More specifically, in an international context, our inspectors have found deficiencies in the quality control mechanisms within the global network firms, in the supervision by the principal auditor of work performed by affiliated firms and in their referral of work to non-affiliated firms or specialists. We continue to pursue these issues actively directly with individual firms, with the leadership of the global auditing network firms, and through our role as a member of the Global Public Policy Committee Working Group of IFIAR which meets with the leadership of the global practice firms three times each year. That Working Group has concentrated on questions around professional skepticism, engagement quality control review, group audits, revenue recognition, sovereign debt issues, the role of the audit committee and the auditor’s reporting model.

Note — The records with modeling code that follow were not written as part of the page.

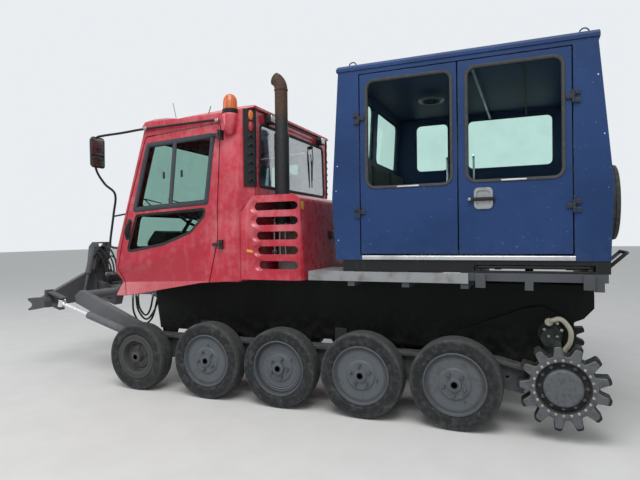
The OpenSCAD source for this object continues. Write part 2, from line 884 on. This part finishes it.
module cab_shell() {
    at_origin()
        color(red)
            difference() {
                union() {
                    cab_skin();
                    cab_floor();
                    both_sides()
                        for (z = hinge_heights)
                            door_hinge_seat(z);
                }
                both_sides()
                    door_hole();
                cab_end_windows(0);
                box(
                    [cab_rear_x - 50, -hull_half_w - move_gap, 0],
                    [hull_front_x + move_gap, hull_half_w + move_gap, hull_top_z]
                );
            }
}

// The two fixed knuckles of a door hinge on the left, with their plate on the pillar
module door_hinge_seat(z) {
    for (end = [-1, 1])
        translate([door_hinge_x, door_hinge_y, z + end * (knuckle_h + running_gap) - knuckle_h / 2])
            cylinder(d = knuckle_d, h = knuckle_h);
    difference() {
        box(
            [door_hinge_x - 28, cab_half_w - cab_lean - 10, z - 1.5 * knuckle_h],
            [door_hinge_x, door_hinge_y + 4, z + 1.5 * knuckle_h]
        );
        translate([door_hinge_x, door_hinge_y, z - knuckle_h / 2 - running_gap])
            cylinder(r = knuckle_d / 2 + move_gap, h = knuckle_h + 2 * running_gap);
        translate([0, 0, z - knuckle_h / 2 - running_gap])
            box(
                [door_hinge_x - 12, cab_half_w - 200, 0],
                [door_hinge_x + 10, door_hinge_y + 20, knuckle_h + 2 * running_gap]
            );
    }
}

// The moving knuckle of a door hinge on the left, with its strap on the door
module door_hinge_strap(z) {
    translate([door_hinge_x, door_hinge_y, z - knuckle_h / 2])
        cylinder(d = knuckle_d, h = knuckle_h);
    for (end = [[0, 4, -6], [60, 0, 5]])
        difference() {
            box(
                [door_hinge_x + end[0], cab_half_w - cab_lean - 30, z - knuckle_h / 2],
                [door_hinge_x + 82, door_hinge_y + end[1], z + knuckle_h / 2]
            );
            cab_block(end[2]);
        }
}

// The cap of the roof, which falls toward the windscreen
module cab_roof() {
    at_origin()
        color(red)
            translate([0, 0, glass_gap])
                roof_form(0);
}

// The roof cap's form made larger by d
module roof_form(d) {
    front = [cab_top_x + 16, cab_top_z - 16 * roof_rise];
    rear = [cab_rear_x - 20, cab_rear_top_z + 20 * roof_rise];
    edge_y = cab_half_w - cab_lean;
    intersection() {
        slab_y(rounded(inset([
            [rear[0], rear[1], 0], [front[0], front[1], 0], [front[0] + 14, front[1] + 35, 10],
            [front[0] - 16, front[1] + visor_h - 32, 30], [front[0] - 126, front[1] + visor_h, 60],
            [front[0] - 276, front[1] + visor_h - 6, 80], [front[0] - 440, front[1] + roof_t + 36, 80],
            [rear[0] + 126, rear[1] + roof_t - 8, 60], [rear[0], rear[1] + roof_t - 14, 10]
        ], -d)), -cab_half_w, cab_half_w);
        slab_x(rounded(inset([
            [-edge_y - 10, cab_top_z - 40, 0], [edge_y + 10, cab_top_z - 40, 0],
            [edge_y, cab_rear_top_z - 25, 30], [edge_y - 90, cab_rear_top_z + roof_t + 3, 60],
            [-edge_y + 90, cab_rear_top_z + roof_t + 3, 60], [-edge_y, cab_rear_top_z - 25, 30]
        ], -d)), cab_rear_x - 60, cab_top_x + 60);
    }
}

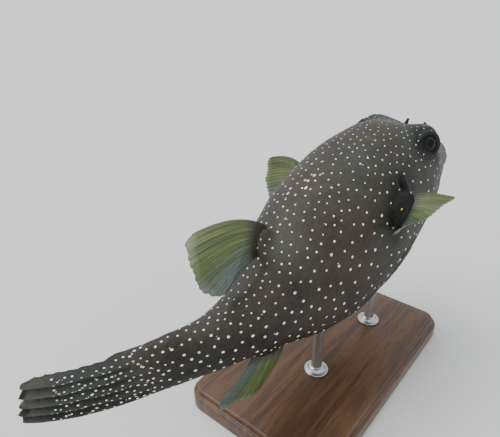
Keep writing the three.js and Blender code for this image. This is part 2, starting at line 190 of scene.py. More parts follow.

In the economic crisis that reached its nadir in 2008 we saw well-known companies — notably Lehman Brothers — whose bankruptcies eclipsed the failures of Enron and WorldCom in 2002.
What is more sobering is that the economic climate remains uncertain, with weak job growth in the United States, uncertainty inside the European Community and a slowing of business growth in China. Despite these uncertainties globalization of the world economy continues apace.
This is just the time that investors most need protection. We may claim a large company as our own because its headquarters is within our national borders, but, more likely than not, the company is doing business globally and seeking capital in markets in other countries.
As a consequence, it is the duty of all of us involved in the financial reporting process, whether as preparer, manager, audit committee member, auditor, counselor or regulator to work to ensure that financial reports are complete, transparent, and fairly stated, wherever the operations they reflect are located. We owe that to investors who are, after all, our fellow citizens.